- **DATA SHOWN**

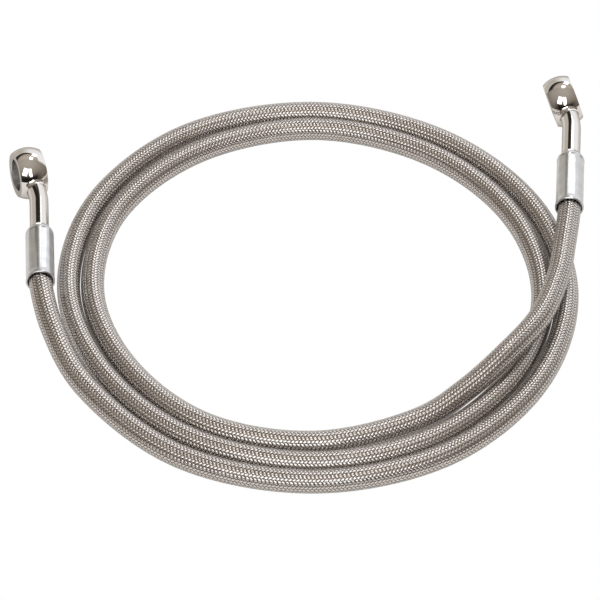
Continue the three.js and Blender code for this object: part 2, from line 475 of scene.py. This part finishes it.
# A ribbon's edges lie this much lower than its middle.
ribbon_crown = 0.00012
# Radius of the braid half way between its crests and dips, and the height of the crests over that.
braid_middle = 0.00343
braid_wave = 0.00016
lead = hose_length / windings
crossing_step = lead / (2 * ribbons_each_way)
braid_slant = math.atan(math.tau * braid_middle / lead)
print(f"slant of the ribbons: {math.degrees(braid_slant):.0f} degrees")

# %% [markdown]
# A ribbon rises over two others, dips under two, and begins again after four crossings. Its neighbour
# does the same two crossings later, and the ribbons of the other way one crossing later, when these dip.

# %% The weave's rule
repeat = 4
# Places along one over-and-under, counted in crossings. The dip out of sight needs only one.
beat = np.array([-0.5, 0.0, 0.5, 1.0, 1.5, 2.5])
beats = np.arange(-1, hose_length / crossing_step / repeat + 2) * repeat
count = (beats[:, None] + beat).ravel()


def ribbon(number, way):
    """Distances, angles and heights of one ribbon: way is 1 or -1, the sense in which it winds."""
    crossings = count if way > 0 else count + 1
    start = (2 * number) % repeat
    distance = (crossings - start) * crossing_step
    inside = (distance > braid_margin) & (distance < hose_length - braid_margin)
    distance, crossings = distance[inside], crossings[inside]
    wave = np.cos((crossings - (0.5 if way > 0 else 1.5)) * math.tau / repeat)
    angle = math.tau * (number / ribbons_each_way + way * distance / lead)
    return distance, angle, wave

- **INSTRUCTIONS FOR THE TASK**
Write out all the lines again, exactly as they are.

- **OUTPUT FOR THIS EXERCISE**
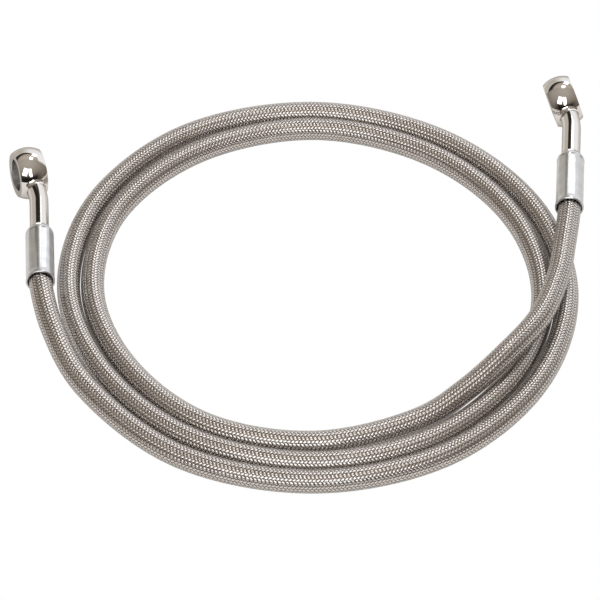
Continue the three.js and Blender code for this object: part 2, from line 475 of scene.py. This part finishes it.
# A ribbon's edges lie this much lower than its middle.
ribbon_crown = 0.00012
# Radius of the braid half way between its crests and dips, and the height of the crests over that.
braid_middle = 0.00343
braid_wave = 0.00016
lead = hose_length / windings
crossing_step = lead / (2 * ribbons_each_way)
braid_slant = math.atan(math.tau * braid_middle / lead)
print(f"slant of the ribbons: {math.degrees(braid_slant):.0f} degrees")

# %% [markdown]
# A ribbon rises over two others, dips under two, and begins again after four crossings. Its neighbour
# does the same two crossings later, and the ribbons of the other way one crossing later, when these dip.

# %% The weave's rule
repeat = 4
# Places along one over-and-under, counted in crossings. The dip out of sight needs only one.
beat = np.array([-0.5, 0.0, 0.5, 1.0, 1.5, 2.5])
beats = np.arange(-1, hose_length / crossing_step / repeat + 2) * repeat
count = (beats[:, None] + beat).ravel()


def ribbon(number, way):
    """Distances, angles and heights of one ribbon: way is 1 or -1, the sense in which it winds."""
    crossings = count if way > 0 else count + 1
    start = (2 * number) % repeat
    distance = (crossings - start) * crossing_step
    inside = (distance > braid_margin) & (distance < hose_length - braid_margin)
    distance, crossings = distance[inside], crossings[inside]
    wave = np.cos((crossings - (0.5 if way > 0 else 1.5)) * math.tau / repeat)
    angle = math.tau * (number / ribbons_each_way + way * distance / lead)
    return distance, angle, wave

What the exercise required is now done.